- [MATERIAL]:
⁂

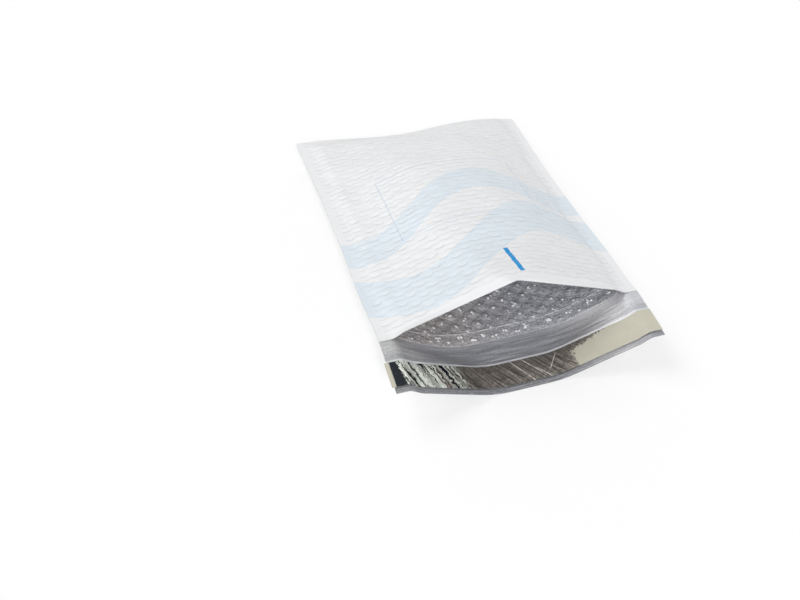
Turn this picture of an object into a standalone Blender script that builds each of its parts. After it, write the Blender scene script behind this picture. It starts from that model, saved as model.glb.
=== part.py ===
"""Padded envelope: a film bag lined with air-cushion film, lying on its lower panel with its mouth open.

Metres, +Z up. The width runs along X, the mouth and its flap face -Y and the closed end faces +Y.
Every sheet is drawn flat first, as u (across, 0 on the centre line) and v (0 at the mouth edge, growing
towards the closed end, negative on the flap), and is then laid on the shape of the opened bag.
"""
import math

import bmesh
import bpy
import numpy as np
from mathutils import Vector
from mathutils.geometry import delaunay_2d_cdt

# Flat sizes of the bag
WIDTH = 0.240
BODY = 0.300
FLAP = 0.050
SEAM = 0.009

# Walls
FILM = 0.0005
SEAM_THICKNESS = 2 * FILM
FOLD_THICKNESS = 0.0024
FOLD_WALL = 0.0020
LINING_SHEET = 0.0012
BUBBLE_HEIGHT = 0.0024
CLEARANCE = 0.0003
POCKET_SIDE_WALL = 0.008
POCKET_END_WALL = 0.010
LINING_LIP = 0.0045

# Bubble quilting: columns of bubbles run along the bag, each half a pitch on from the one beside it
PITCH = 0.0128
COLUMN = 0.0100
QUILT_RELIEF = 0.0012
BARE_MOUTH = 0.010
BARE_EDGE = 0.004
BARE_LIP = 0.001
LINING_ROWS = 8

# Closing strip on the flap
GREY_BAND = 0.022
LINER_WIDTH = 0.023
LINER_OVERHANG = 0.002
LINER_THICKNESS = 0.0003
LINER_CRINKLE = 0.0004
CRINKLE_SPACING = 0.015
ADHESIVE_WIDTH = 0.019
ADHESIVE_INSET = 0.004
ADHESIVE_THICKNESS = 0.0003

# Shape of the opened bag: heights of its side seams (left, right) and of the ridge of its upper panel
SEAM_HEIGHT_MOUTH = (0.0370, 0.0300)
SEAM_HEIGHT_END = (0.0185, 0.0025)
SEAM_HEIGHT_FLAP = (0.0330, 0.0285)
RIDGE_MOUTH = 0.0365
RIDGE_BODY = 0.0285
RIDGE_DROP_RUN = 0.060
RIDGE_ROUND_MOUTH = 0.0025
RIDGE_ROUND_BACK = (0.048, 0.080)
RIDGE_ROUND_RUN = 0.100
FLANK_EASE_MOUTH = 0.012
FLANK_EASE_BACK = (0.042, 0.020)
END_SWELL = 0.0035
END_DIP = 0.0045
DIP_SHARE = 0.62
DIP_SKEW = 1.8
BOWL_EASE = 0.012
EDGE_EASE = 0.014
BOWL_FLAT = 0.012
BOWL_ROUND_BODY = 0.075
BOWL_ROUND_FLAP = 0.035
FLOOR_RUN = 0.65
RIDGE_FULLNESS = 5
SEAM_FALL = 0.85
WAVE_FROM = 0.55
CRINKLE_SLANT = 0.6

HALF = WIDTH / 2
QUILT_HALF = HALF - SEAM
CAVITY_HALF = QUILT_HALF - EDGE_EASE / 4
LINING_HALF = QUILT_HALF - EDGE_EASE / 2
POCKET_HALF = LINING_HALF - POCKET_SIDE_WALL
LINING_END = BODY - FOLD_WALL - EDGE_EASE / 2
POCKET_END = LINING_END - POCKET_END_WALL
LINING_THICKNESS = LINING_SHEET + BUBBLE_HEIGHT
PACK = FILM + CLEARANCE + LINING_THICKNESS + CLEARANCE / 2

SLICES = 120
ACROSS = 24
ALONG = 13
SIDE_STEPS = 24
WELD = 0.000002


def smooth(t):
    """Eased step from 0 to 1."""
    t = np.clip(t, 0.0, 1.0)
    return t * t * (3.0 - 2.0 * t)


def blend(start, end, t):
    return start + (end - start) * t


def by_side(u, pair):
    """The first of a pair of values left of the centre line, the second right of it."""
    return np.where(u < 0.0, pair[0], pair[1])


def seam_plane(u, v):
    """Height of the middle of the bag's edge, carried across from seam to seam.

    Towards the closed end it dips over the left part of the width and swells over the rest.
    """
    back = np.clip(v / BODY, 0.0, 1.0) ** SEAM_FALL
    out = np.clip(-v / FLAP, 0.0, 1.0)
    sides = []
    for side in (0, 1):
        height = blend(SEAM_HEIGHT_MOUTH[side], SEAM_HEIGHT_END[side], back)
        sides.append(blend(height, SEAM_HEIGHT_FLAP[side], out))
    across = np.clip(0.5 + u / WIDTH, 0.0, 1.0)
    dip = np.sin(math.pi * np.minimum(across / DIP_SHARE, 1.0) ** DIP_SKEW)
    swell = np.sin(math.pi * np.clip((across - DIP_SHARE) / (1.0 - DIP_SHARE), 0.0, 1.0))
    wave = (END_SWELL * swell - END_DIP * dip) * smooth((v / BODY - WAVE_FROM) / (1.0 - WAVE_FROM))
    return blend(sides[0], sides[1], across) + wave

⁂

- [EXERCISE DIRECTIONS]:
Write down every line of the data above that includes the string "each".

- [RESPONSE TO THIS TASK]:
Turn this picture of an object into a standalone Blender script that builds each of its parts. After it, write the Blender scene script behind this picture. It starts from that model, saved as model.glb.
# Bubble quilting: columns of bubbles run along the bag, each half a pitch on from the one beside it